───── Supplied material

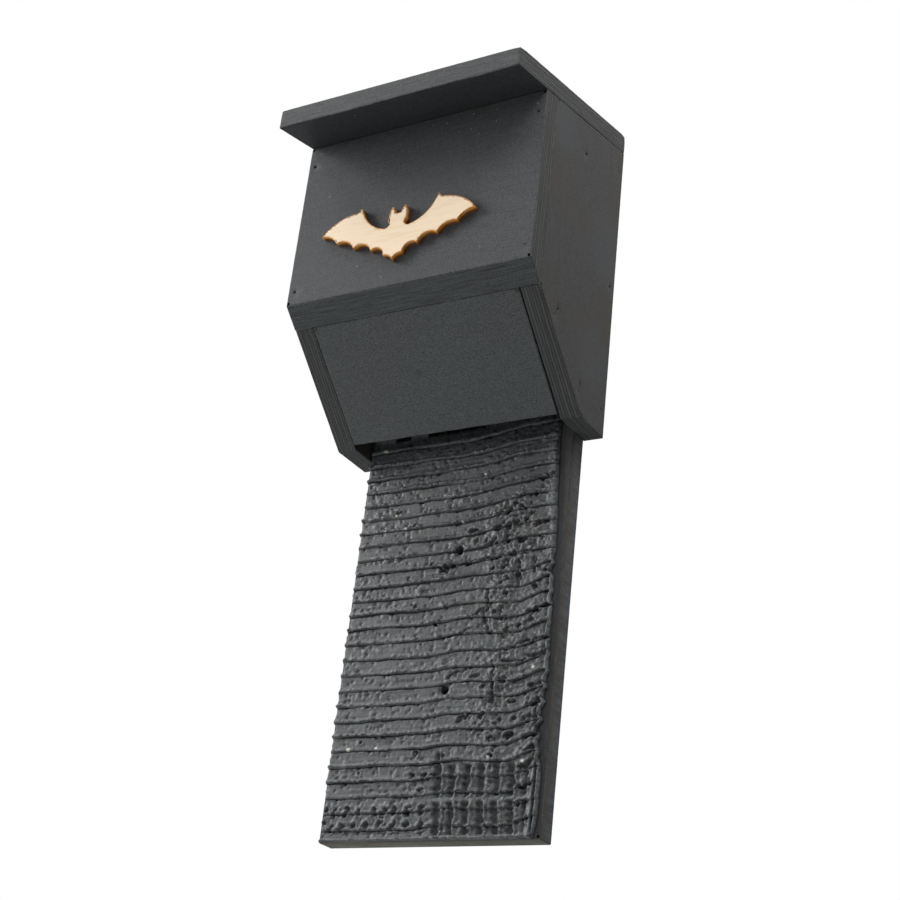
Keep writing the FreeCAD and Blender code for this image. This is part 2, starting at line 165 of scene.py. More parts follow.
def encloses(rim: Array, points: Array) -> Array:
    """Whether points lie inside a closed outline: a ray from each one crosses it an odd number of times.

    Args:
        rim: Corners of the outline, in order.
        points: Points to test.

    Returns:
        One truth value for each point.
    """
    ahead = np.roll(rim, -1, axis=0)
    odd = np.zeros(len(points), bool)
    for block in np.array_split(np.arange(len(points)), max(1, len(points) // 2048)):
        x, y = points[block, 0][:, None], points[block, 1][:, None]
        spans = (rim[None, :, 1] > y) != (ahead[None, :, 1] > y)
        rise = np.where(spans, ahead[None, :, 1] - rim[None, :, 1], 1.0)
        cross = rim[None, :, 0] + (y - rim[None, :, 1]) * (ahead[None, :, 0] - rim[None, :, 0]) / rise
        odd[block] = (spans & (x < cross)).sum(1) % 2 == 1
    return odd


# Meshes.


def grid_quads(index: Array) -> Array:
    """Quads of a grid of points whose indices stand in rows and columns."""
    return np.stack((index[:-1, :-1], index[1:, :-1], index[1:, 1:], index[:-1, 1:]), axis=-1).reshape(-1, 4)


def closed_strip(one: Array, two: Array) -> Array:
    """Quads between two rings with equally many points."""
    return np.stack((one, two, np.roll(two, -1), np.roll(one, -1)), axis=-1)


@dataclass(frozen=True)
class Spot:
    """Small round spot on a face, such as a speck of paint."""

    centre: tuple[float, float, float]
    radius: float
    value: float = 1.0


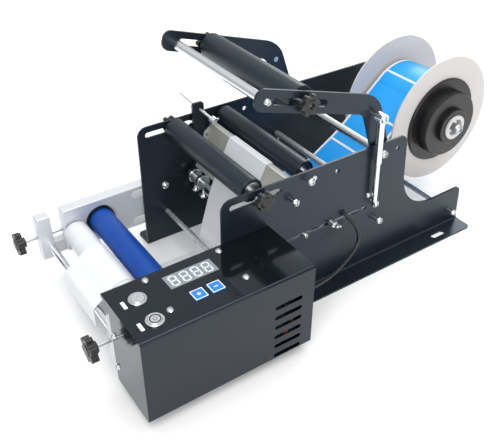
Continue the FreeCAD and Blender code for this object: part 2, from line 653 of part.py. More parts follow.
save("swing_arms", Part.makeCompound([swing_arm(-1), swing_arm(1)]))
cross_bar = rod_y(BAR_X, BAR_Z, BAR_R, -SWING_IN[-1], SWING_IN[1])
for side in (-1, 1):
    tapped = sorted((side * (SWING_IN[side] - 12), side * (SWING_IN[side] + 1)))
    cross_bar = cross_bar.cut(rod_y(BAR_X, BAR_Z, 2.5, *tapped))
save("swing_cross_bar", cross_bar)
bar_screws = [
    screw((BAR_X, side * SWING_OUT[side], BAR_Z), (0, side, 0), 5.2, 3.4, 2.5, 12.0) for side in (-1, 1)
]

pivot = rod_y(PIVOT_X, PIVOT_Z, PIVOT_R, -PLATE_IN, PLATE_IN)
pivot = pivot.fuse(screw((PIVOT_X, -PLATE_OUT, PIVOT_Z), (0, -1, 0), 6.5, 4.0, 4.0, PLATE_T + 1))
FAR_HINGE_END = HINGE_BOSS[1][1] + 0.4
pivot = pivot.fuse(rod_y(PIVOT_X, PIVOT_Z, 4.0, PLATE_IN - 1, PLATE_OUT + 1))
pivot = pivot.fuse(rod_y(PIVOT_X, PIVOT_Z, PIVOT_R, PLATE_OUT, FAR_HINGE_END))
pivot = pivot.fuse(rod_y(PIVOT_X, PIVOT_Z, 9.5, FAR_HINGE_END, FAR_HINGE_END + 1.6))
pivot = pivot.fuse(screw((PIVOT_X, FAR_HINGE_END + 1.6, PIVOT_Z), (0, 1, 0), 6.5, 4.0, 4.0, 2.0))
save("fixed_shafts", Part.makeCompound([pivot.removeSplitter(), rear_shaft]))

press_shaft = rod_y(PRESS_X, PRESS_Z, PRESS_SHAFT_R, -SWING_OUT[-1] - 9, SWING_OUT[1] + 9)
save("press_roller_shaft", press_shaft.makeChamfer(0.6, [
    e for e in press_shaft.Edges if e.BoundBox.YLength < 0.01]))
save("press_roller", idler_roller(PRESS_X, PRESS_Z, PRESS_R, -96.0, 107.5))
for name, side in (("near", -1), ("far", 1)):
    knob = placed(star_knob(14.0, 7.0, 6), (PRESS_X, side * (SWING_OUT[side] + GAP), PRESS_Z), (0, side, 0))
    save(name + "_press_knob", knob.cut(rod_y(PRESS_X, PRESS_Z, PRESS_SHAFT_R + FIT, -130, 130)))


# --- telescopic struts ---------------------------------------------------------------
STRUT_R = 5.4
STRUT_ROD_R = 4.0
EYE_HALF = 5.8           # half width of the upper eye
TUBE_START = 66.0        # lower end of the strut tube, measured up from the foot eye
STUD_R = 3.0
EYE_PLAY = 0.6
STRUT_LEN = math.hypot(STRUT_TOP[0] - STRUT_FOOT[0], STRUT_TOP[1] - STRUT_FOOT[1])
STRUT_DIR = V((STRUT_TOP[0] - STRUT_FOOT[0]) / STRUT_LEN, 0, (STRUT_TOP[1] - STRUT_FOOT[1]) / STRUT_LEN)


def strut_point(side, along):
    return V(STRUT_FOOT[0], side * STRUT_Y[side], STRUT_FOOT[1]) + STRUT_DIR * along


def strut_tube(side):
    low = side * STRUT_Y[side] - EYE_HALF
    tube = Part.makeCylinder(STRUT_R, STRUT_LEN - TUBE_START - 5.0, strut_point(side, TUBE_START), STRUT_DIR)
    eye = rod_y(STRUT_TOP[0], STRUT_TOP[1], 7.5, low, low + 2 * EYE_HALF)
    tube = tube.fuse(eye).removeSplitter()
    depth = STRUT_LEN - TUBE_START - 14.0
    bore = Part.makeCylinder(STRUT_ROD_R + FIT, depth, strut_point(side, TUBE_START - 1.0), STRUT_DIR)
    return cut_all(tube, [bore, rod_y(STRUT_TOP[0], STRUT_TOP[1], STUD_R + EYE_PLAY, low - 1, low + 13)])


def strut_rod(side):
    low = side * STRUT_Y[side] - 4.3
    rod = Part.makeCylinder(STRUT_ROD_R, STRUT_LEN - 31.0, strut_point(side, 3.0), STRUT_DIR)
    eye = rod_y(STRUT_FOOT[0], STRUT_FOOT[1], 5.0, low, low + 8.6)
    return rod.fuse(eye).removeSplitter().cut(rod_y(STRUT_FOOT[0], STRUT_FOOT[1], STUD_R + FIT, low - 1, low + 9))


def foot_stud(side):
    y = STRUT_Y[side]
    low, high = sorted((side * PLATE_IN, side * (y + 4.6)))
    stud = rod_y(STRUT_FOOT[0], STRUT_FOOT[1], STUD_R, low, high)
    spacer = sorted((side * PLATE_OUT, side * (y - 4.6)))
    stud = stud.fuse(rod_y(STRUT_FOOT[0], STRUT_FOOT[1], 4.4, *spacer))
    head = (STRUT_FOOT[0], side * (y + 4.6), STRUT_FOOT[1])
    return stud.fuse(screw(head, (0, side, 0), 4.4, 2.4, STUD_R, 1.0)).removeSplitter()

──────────

** Instruction **
The records above must be repeated exactly, every one of them.

** Final result **
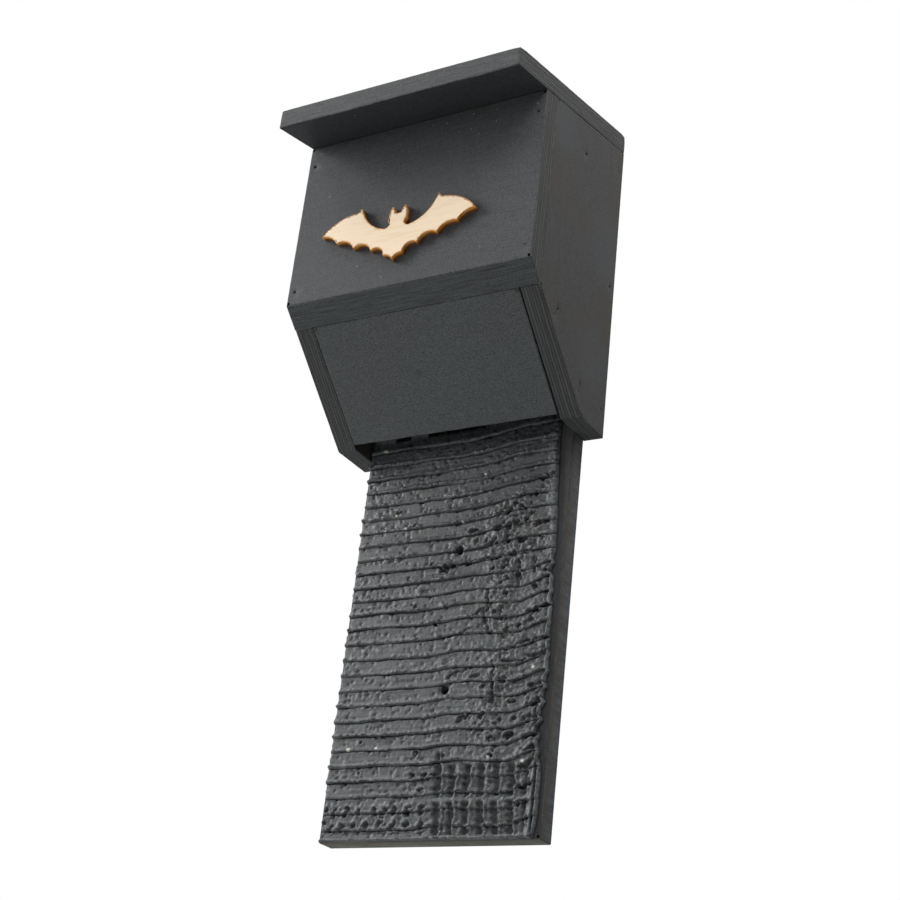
Keep writing the FreeCAD and Blender code for this image. This is part 2, starting at line 165 of scene.py. More parts follow.
def encloses(rim: Array, points: Array) -> Array:
    """Whether points lie inside a closed outline: a ray from each one crosses it an odd number of times.

    Args:
        rim: Corners of the outline, in order.
        points: Points to test.

    Returns:
        One truth value for each point.
    """
    ahead = np.roll(rim, -1, axis=0)
    odd = np.zeros(len(points), bool)
    for block in np.array_split(np.arange(len(points)), max(1, len(points) // 2048)):
        x, y = points[block, 0][:, None], points[block, 1][:, None]
        spans = (rim[None, :, 1] > y) != (ahead[None, :, 1] > y)
        rise = np.where(spans, ahead[None, :, 1] - rim[None, :, 1], 1.0)
        cross = rim[None, :, 0] + (y - rim[None, :, 1]) * (ahead[None, :, 0] - rim[None, :, 0]) / rise
        odd[block] = (spans & (x < cross)).sum(1) % 2 == 1
    return odd


# Meshes.


def grid_quads(index: Array) -> Array:
    """Quads of a grid of points whose indices stand in rows and columns."""
    return np.stack((index[:-1, :-1], index[1:, :-1], index[1:, 1:], index[:-1, 1:]), axis=-1).reshape(-1, 4)


def closed_strip(one: Array, two: Array) -> Array:
    """Quads between two rings with equally many points."""
    return np.stack((one, two, np.roll(two, -1), np.roll(one, -1)), axis=-1)


@dataclass(frozen=True)
class Spot:
    """Small round spot on a face, such as a speck of paint."""

    centre: tuple[float, float, float]
    radius: float
    value: float = 1.0


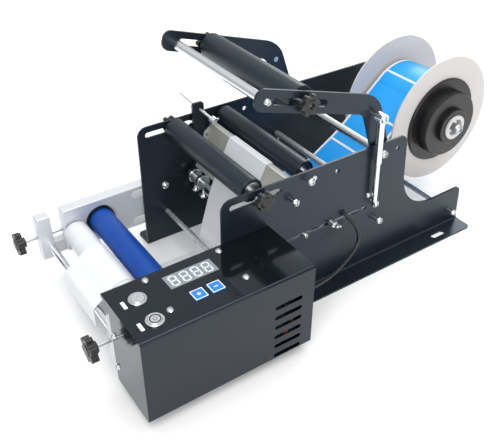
Continue the FreeCAD and Blender code for this object: part 2, from line 653 of part.py. More parts follow.
save("swing_arms", Part.makeCompound([swing_arm(-1), swing_arm(1)]))
cross_bar = rod_y(BAR_X, BAR_Z, BAR_R, -SWING_IN[-1], SWING_IN[1])
for side in (-1, 1):
    tapped = sorted((side * (SWING_IN[side] - 12), side * (SWING_IN[side] + 1)))
    cross_bar = cross_bar.cut(rod_y(BAR_X, BAR_Z, 2.5, *tapped))
save("swing_cross_bar", cross_bar)
bar_screws = [
    screw((BAR_X, side * SWING_OUT[side], BAR_Z), (0, side, 0), 5.2, 3.4, 2.5, 12.0) for side in (-1, 1)
]

pivot = rod_y(PIVOT_X, PIVOT_Z, PIVOT_R, -PLATE_IN, PLATE_IN)
pivot = pivot.fuse(screw((PIVOT_X, -PLATE_OUT, PIVOT_Z), (0, -1, 0), 6.5, 4.0, 4.0, PLATE_T + 1))
FAR_HINGE_END = HINGE_BOSS[1][1] + 0.4
pivot = pivot.fuse(rod_y(PIVOT_X, PIVOT_Z, 4.0, PLATE_IN - 1, PLATE_OUT + 1))
pivot = pivot.fuse(rod_y(PIVOT_X, PIVOT_Z, PIVOT_R, PLATE_OUT, FAR_HINGE_END))
pivot = pivot.fuse(rod_y(PIVOT_X, PIVOT_Z, 9.5, FAR_HINGE_END, FAR_HINGE_END + 1.6))
pivot = pivot.fuse(screw((PIVOT_X, FAR_HINGE_END + 1.6, PIVOT_Z), (0, 1, 0), 6.5, 4.0, 4.0, 2.0))
save("fixed_shafts", Part.makeCompound([pivot.removeSplitter(), rear_shaft]))

press_shaft = rod_y(PRESS_X, PRESS_Z, PRESS_SHAFT_R, -SWING_OUT[-1] - 9, SWING_OUT[1] + 9)
save("press_roller_shaft", press_shaft.makeChamfer(0.6, [
    e for e in press_shaft.Edges if e.BoundBox.YLength < 0.01]))
save("press_roller", idler_roller(PRESS_X, PRESS_Z, PRESS_R, -96.0, 107.5))
for name, side in (("near", -1), ("far", 1)):
    knob = placed(star_knob(14.0, 7.0, 6), (PRESS_X, side * (SWING_OUT[side] + GAP), PRESS_Z), (0, side, 0))
    save(name + "_press_knob", knob.cut(rod_y(PRESS_X, PRESS_Z, PRESS_SHAFT_R + FIT, -130, 130)))


# --- telescopic struts ---------------------------------------------------------------
STRUT_R = 5.4
STRUT_ROD_R = 4.0
EYE_HALF = 5.8           # half width of the upper eye
TUBE_START = 66.0        # lower end of the strut tube, measured up from the foot eye
STUD_R = 3.0
EYE_PLAY = 0.6
STRUT_LEN = math.hypot(STRUT_TOP[0] - STRUT_FOOT[0], STRUT_TOP[1] - STRUT_FOOT[1])
STRUT_DIR = V((STRUT_TOP[0] - STRUT_FOOT[0]) / STRUT_LEN, 0, (STRUT_TOP[1] - STRUT_FOOT[1]) / STRUT_LEN)


def strut_point(side, along):
    return V(STRUT_FOOT[0], side * STRUT_Y[side], STRUT_FOOT[1]) + STRUT_DIR * along


def strut_tube(side):
    low = side * STRUT_Y[side] - EYE_HALF
    tube = Part.makeCylinder(STRUT_R, STRUT_LEN - TUBE_START - 5.0, strut_point(side, TUBE_START), STRUT_DIR)
    eye = rod_y(STRUT_TOP[0], STRUT_TOP[1], 7.5, low, low + 2 * EYE_HALF)
    tube = tube.fuse(eye).removeSplitter()
    depth = STRUT_LEN - TUBE_START - 14.0
    bore = Part.makeCylinder(STRUT_ROD_R + FIT, depth, strut_point(side, TUBE_START - 1.0), STRUT_DIR)
    return cut_all(tube, [bore, rod_y(STRUT_TOP[0], STRUT_TOP[1], STUD_R + EYE_PLAY, low - 1, low + 13)])


def strut_rod(side):
    low = side * STRUT_Y[side] - 4.3
    rod = Part.makeCylinder(STRUT_ROD_R, STRUT_LEN - 31.0, strut_point(side, 3.0), STRUT_DIR)
    eye = rod_y(STRUT_FOOT[0], STRUT_FOOT[1], 5.0, low, low + 8.6)
    return rod.fuse(eye).removeSplitter().cut(rod_y(STRUT_FOOT[0], STRUT_FOOT[1], STUD_R + FIT, low - 1, low + 9))


def foot_stud(side):
    y = STRUT_Y[side]
    low, high = sorted((side * PLATE_IN, side * (y + 4.6)))
    stud = rod_y(STRUT_FOOT[0], STRUT_FOOT[1], STUD_R, low, high)
    spacer = sorted((side * PLATE_OUT, side * (y - 4.6)))
    stud = stud.fuse(rod_y(STRUT_FOOT[0], STRUT_FOOT[1], 4.4, *spacer))
    head = (STRUT_FOOT[0], side * (y + 4.6), STRUT_FOOT[1])
    return stud.fuse(screw(head, (0, side, 0), 4.4, 2.4, STUD_R, 1.0)).removeSplitter()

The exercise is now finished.